Task to complete:
Nothing before the line containing "const bag = new" belongs in the answer; quote that line and all lines after it through the end of the material, word for word.

Supplied information:
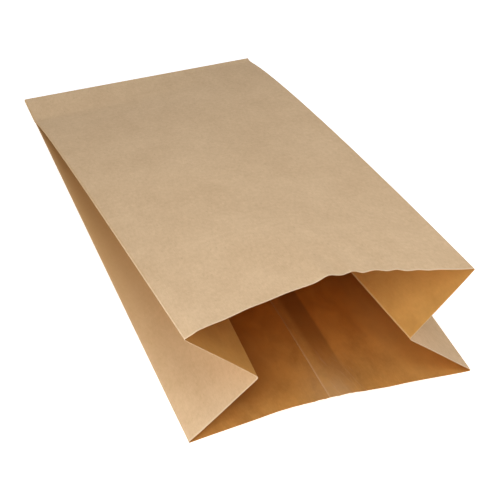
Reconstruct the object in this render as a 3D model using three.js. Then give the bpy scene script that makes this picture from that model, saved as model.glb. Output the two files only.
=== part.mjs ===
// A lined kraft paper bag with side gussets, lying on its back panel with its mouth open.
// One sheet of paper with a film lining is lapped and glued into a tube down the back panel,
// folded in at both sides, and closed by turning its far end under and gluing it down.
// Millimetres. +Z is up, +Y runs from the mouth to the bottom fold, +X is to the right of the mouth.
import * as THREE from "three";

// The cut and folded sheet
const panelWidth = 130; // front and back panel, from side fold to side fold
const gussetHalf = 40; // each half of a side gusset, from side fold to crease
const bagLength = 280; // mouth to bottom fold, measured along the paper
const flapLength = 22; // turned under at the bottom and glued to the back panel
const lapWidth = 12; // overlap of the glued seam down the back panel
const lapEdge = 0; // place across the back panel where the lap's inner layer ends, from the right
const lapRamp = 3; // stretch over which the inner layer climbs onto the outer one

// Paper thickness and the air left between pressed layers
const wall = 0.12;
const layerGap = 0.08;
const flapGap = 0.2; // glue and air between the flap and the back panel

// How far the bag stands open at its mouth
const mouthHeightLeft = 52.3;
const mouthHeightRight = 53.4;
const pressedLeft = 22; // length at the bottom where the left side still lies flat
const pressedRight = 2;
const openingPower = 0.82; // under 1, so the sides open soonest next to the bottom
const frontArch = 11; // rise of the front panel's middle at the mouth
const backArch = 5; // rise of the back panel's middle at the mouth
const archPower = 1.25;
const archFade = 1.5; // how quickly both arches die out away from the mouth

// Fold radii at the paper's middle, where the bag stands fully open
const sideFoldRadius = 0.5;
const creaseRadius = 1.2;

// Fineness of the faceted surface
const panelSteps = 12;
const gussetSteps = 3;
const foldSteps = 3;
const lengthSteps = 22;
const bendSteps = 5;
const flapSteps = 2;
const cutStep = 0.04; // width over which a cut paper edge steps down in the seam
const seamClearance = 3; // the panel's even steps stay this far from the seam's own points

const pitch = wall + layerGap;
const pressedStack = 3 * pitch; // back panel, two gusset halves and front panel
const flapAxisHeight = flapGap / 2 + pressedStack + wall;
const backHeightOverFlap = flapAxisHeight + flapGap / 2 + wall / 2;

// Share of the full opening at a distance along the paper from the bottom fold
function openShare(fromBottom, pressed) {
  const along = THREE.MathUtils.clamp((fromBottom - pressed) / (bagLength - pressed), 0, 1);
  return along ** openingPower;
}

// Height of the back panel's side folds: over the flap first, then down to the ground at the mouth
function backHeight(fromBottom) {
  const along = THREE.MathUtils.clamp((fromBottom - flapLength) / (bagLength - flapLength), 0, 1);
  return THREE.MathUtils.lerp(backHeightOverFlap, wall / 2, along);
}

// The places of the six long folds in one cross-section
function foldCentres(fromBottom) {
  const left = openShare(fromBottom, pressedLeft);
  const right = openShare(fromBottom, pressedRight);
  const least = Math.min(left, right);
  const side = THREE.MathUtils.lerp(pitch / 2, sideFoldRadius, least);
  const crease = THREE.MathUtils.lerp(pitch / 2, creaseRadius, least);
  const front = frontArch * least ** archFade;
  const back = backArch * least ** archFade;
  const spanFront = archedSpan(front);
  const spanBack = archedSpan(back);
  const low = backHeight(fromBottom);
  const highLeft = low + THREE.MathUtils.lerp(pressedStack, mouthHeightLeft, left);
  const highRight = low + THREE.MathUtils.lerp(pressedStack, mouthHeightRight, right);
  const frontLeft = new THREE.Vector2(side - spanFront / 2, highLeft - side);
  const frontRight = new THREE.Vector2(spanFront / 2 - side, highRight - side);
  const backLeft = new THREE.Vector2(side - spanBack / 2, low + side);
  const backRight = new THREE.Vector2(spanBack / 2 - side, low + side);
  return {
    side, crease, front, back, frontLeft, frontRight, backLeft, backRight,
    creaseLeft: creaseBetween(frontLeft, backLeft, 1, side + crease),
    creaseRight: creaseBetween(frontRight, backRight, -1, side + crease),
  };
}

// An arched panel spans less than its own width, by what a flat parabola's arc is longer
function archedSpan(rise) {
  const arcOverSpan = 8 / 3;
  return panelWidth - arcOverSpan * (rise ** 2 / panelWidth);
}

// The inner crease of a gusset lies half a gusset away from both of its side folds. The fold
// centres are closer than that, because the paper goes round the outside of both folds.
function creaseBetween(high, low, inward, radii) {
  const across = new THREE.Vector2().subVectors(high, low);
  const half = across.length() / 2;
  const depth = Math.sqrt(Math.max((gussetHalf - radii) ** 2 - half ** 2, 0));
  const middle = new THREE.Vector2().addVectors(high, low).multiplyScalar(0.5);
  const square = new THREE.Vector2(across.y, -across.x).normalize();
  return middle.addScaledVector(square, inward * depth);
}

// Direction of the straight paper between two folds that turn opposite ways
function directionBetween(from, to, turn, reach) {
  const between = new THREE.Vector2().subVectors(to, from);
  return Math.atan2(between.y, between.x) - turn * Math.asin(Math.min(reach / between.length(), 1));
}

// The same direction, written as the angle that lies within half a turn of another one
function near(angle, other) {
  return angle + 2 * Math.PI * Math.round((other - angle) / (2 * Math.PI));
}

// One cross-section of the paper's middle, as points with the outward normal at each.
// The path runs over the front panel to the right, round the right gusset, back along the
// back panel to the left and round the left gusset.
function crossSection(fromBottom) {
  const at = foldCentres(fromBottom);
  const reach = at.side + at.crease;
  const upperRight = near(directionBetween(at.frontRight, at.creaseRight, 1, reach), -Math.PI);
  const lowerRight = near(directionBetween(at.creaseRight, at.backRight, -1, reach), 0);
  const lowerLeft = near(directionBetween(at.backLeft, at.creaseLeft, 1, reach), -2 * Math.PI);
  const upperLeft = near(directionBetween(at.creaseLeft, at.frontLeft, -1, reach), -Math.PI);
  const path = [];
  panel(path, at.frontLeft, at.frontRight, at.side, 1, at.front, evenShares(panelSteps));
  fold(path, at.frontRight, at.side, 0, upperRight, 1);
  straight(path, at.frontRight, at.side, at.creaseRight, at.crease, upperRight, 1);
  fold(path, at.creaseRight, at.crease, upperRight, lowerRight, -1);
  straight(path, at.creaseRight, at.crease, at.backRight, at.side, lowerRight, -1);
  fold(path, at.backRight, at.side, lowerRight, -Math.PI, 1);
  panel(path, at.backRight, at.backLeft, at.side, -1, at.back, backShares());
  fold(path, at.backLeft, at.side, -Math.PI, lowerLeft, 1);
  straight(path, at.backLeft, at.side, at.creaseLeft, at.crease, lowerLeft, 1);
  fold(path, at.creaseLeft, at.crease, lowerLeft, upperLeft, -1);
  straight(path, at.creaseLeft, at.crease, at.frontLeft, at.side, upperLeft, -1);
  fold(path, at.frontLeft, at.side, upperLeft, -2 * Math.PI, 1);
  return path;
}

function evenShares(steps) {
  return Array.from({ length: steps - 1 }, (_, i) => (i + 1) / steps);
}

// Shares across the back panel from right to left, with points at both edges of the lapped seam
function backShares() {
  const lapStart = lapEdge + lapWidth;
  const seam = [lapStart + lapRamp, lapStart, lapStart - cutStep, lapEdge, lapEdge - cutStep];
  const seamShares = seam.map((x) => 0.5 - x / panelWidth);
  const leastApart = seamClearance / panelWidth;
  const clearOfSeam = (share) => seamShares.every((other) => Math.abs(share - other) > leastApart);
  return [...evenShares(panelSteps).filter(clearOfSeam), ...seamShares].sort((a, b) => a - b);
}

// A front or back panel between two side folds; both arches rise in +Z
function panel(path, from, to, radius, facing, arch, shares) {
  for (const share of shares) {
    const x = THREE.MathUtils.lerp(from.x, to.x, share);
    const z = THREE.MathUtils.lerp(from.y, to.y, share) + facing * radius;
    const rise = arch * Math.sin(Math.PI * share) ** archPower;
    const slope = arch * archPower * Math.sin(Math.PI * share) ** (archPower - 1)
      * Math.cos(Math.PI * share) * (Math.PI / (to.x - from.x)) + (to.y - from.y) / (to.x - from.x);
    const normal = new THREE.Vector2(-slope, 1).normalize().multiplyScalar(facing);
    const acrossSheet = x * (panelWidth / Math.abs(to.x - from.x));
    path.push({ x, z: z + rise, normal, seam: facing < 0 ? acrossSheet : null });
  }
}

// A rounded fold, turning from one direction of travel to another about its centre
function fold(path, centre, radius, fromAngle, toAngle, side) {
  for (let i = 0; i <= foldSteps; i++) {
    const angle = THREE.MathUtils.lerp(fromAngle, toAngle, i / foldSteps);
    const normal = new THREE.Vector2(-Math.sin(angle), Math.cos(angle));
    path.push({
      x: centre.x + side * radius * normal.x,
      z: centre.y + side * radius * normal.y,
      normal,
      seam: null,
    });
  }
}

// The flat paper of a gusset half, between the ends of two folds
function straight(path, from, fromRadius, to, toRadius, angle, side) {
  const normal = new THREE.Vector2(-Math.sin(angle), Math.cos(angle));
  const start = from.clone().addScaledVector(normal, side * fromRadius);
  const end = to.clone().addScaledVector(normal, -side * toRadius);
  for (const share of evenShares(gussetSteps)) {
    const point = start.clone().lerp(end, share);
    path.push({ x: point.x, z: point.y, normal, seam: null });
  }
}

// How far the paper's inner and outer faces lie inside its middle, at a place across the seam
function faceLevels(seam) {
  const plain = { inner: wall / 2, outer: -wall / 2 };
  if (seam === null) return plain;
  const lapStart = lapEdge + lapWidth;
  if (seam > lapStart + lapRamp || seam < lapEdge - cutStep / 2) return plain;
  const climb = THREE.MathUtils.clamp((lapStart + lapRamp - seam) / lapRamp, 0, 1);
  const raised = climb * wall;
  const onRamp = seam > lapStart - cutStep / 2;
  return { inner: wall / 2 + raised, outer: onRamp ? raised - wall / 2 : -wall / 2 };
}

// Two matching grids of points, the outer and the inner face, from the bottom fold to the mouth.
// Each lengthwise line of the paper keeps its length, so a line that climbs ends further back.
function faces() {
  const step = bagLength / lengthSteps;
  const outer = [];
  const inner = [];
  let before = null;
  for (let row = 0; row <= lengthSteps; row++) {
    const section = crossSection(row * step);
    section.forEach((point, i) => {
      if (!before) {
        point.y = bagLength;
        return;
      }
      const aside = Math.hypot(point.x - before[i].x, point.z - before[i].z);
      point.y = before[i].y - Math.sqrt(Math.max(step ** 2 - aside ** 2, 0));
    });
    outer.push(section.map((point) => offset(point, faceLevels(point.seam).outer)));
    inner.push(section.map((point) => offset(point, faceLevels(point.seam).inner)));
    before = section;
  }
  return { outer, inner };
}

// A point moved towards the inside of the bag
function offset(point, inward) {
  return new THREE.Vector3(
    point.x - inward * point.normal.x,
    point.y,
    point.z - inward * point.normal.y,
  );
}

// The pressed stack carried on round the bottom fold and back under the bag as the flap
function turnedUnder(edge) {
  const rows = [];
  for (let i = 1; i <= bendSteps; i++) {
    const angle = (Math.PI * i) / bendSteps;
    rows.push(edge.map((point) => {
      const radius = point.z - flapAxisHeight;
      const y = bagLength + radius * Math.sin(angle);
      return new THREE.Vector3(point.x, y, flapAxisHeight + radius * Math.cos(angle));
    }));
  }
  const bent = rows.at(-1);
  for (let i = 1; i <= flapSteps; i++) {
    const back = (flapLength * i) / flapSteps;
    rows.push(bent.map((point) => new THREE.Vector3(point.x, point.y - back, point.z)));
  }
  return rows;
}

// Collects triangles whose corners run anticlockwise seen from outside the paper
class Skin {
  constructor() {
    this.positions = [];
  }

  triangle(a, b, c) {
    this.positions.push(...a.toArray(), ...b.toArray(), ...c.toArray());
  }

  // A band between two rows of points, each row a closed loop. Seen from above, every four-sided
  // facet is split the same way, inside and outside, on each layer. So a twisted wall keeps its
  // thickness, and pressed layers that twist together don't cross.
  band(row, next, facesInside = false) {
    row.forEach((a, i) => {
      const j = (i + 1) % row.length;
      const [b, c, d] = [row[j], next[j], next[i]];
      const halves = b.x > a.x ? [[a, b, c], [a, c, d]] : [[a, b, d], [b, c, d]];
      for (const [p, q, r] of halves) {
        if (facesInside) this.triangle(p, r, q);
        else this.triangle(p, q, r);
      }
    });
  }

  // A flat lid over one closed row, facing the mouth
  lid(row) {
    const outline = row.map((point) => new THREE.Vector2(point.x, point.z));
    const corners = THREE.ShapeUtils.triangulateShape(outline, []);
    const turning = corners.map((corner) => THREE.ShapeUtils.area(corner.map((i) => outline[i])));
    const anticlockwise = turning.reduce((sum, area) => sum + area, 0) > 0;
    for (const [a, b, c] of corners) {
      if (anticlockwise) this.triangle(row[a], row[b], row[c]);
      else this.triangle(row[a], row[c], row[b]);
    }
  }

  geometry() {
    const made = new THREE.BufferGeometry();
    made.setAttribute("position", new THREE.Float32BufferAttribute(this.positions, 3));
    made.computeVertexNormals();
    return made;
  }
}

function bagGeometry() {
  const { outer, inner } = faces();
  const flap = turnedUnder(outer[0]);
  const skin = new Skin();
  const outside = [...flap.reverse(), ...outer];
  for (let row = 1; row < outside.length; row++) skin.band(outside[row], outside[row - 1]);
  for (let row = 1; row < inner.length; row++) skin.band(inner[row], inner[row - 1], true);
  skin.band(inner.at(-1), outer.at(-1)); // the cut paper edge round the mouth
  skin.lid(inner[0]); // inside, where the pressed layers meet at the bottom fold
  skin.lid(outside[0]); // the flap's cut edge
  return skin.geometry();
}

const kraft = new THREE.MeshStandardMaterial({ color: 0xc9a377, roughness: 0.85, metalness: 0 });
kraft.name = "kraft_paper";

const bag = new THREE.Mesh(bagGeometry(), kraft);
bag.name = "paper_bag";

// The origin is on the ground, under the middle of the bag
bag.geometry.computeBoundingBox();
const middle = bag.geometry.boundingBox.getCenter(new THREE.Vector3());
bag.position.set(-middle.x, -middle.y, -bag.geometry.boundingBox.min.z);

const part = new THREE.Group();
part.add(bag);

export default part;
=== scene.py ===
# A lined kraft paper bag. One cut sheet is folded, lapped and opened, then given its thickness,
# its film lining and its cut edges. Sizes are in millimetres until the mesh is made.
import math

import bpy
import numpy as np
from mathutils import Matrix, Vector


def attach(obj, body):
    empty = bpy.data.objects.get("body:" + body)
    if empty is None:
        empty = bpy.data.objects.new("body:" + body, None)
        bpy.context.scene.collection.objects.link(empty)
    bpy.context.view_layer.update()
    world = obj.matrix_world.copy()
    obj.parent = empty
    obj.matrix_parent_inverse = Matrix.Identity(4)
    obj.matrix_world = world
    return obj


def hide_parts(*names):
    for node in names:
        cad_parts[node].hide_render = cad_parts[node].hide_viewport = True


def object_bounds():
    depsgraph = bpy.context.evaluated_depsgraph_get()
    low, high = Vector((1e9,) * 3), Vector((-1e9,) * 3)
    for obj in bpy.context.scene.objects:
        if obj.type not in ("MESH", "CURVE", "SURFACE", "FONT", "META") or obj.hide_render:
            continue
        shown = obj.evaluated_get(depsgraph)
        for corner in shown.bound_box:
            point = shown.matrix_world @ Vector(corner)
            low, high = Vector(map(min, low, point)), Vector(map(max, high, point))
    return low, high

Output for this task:
const bag = new THREE.Mesh(bagGeometry(), kraft);
bag.name = "paper_bag";

// The origin is on the ground, under the middle of the bag
bag.geometry.computeBoundingBox();
const middle = bag.geometry.boundingBox.getCenter(new THREE.Vector3());
bag.position.set(-middle.x, -middle.y, -bag.geometry.boundingBox.min.z);

const part = new THREE.Group();
part.add(bag);

export default part;
=== scene.py ===
# A lined kraft paper bag. One cut sheet is folded, lapped and opened, then given its thickness,
# its film lining and its cut edges. Sizes are in millimetres until the mesh is made.
import math

import bpy
import numpy as np
from mathutils import Matrix, Vector


def attach(obj, body):
    empty = bpy.data.objects.get("body:" + body)
    if empty is None:
        empty = bpy.data.objects.new("body:" + body, None)
        bpy.context.scene.collection.objects.link(empty)
    bpy.context.view_layer.update()
    world = obj.matrix_world.copy()
    obj.parent = empty
    obj.matrix_parent_inverse = Matrix.Identity(4)
    obj.matrix_world = world
    return obj


def hide_parts(*names):
    for node in names:
        cad_parts[node].hide_render = cad_parts[node].hide_viewport = True


def object_bounds():
    depsgraph = bpy.context.evaluated_depsgraph_get()
    low, high = Vector((1e9,) * 3), Vector((-1e9,) * 3)
    for obj in bpy.context.scene.objects:
        if obj.type not in ("MESH", "CURVE", "SURFACE", "FONT", "META") or obj.hide_render:
            continue
        shown = obj.evaluated_get(depsgraph)
        for corner in shown.bound_box:
            point = shown.matrix_world @ Vector(corner)
            low, high = Vector(map(min, low, point)), Vector(map(max, high, point))
    return low, high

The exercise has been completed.